Response characteristics and maneuverability of a small twin screw displacement hull vessel in seas

Abstract

This paper presents the response characteristics and maneuverability of a small twin screw displacement hull vessel quantified through a series of full-scale trials conducted in different environmental conditions. The 20-m test vessel is instrumented with actuator, environmental, and motion sensors. Several different maneuvers are performed at different speeds, including steady maneuvers with constant control input and transient maneuvers with varied control input to quantify and characterize the response of small vessels to aid in automatic controller and simulation development. Straight-line runs are performed in both forward and reverse over the entire operating range of the test vessel to investigate the relationship between throttle position, RPM, and surge velocity. Turning maneuvers are conducted over the achievable rudder deflection range to quantify the vessels turning radius and the relationships with surge, sway, and rotational speed. Other maneuvers include stationary rotation with the engines operating in opposite gears, and transient tests when the vessel is rapidly accelerated and decelerated.

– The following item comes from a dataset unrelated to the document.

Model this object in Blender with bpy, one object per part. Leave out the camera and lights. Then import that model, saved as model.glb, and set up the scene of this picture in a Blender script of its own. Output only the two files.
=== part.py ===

These actuator tests not only quantify the response of the actuators, but also set guidelines for the minimum dwell times that should be observed when shifting gears. These data found using a comprehensive sensor suite provide valuable benchmarks for several maneuvers that can be used for simulation validation and the actuator response information provides valuable set points and performance characteristics/limitations that should be considered in control development. The data from these tests were repeatable from run to run and thus, with sufficient instruments, at sea maneuvers can be used to collect a comprehensive set of data that can expand on data collected in tow tests.